Being a sports journalist, Des would have been at an early advantage, having attended many GAA supper dances in his career. Like the rustic, horse-dealing half-brother of a dinner dance, the supper dance is ideal for laying the groundwork for the dadbod, featuring in its late stages a motion that may be mistaken for dancing, but more importantly, a healthy dose of fried chicken and chips served in a tinfoil box.

If a big occasion is being celebrated such as a Junior B final being won, then some Asian fusion may be added via the addition of a large ladleful of curry sauce, most of which will end up on the ground, to ensure a rigorous movement of the legs and thorough stretching of the groin muscles.
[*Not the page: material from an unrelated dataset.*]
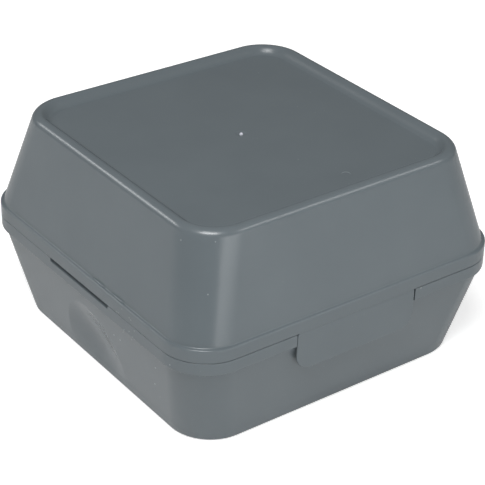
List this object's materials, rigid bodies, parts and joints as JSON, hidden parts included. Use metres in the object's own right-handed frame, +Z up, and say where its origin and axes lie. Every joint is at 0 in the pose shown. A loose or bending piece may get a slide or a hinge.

How else could Des have prepared for last Sunday’s salsa, which saw him nail The Dessie Swim – a more relaxed version of The Worm that saw him dragging his velour-clad posterior across the floor whilst being straddled by his dance partner. God be with the days when the most erotic thing on Sunday nights on RTÉ was Theresa Lowe asking a family of Leitrim sheep farmers if they knew where in the Czech Republic the town of Bendova was located.

Apart from supper dances, a well-balanced diet is intrinsic to achieving the dadbod. Too far one way, you achieve the less-than desirable deadbod – this about giving in, not giving up completely. Too far the other and you end up plain old fit, which isn’t what you want at all. Fitness – like sports cars, designer furniture and kale – is for the young. The dadbod is more about comfort – like the mini-van, well-worn sofa, and cake. Ask yourself this; if attempting a Dirty Dancing-style overhead lift with your dance partner, which would you prefer to fall on you – a human sideboard with rock hard abs, or a loveable bean bag?

Exercise is another key element, and it is important that this is carried out in the most low-cost way possible. The dadbod is topped off by the dadbrain, a kind of supercomputer solely designed to prevent any money ever being spent on anything.  Thus, no money will be wasted on gym membership when there is a dog literally crying out to be walked instead. Twice a week the family husky – a breed that, unlike its owner, has evolved to cover vast distances – will be taken for a brisk ten-minute stroll around the estate, with the duo returning triumphant and breathless from their Jack London-esque adventure, ready to reward themselves with a dinner of steak (trim the crispy fat for the dog, he’s earned it), mash, gravy and fried onions. If a game of fetch was enjoyed during the walk,  a slice of gateaux can be added to the menu, because you read somewhere that Michael Phelps eats 50 pancakes for breakfast and sher look at him he’s like an eel.

As with any planetoid mass, the dadbod is all about the core. Sit-ups can be performed anywhere – while attempting to get out of a sofa, bed, low office chair, or almost any position other than a perfect vertical. Everything becomes a sort of ab crunch, complete with huffing and puffing, or possibly a whispered ‘ah jaysis’ at some point. But you push through the pain, because the dadbod is all about endurance – if it could endure Christmas with the in laws, it can endure some mild to severe lower back pain. And that’s it – the training is complete, and the dadbod is ready to take on the world, if it has time, because it still needs to varnish the back wall of the shed or the rain will get in.

Des Cahill’s turn on DWTS has been such a success it’s hard for the viewer not to turn into Alan Partridge’s dictaphone, spitting out random ideas – Parkour with Des Cahill, Potholing with Des Cahill, Peyote with Des Cahill. And what about all the other sports commentators and their possible hidden talents – MMA with Michael Lyster, BDSM with Marty Morrissey, Hamilton the Musical with George Hamilton.

Des Cahill’s determination to give virtually any zany outfit and goofy dance move a lash is a solid reminder of how surprising people can be, how interesting we all are, and how hidden worlds turn inside us all. We can only hope that if Voyager I ends up in an intergalactic fenderbender with some alien craft a billion light years away, when they come looking for compo (or our annihilation), they are confronted with the sight of Des, dressed as a bullfighter, flapping his cape like a man possessed, and that they pause, and think ‘ah lads we can’t blow this place up, look at yer man’ – and that they will leave us to continue our strange little lives, hopping around on this pale blue dot, the only home we have ever known.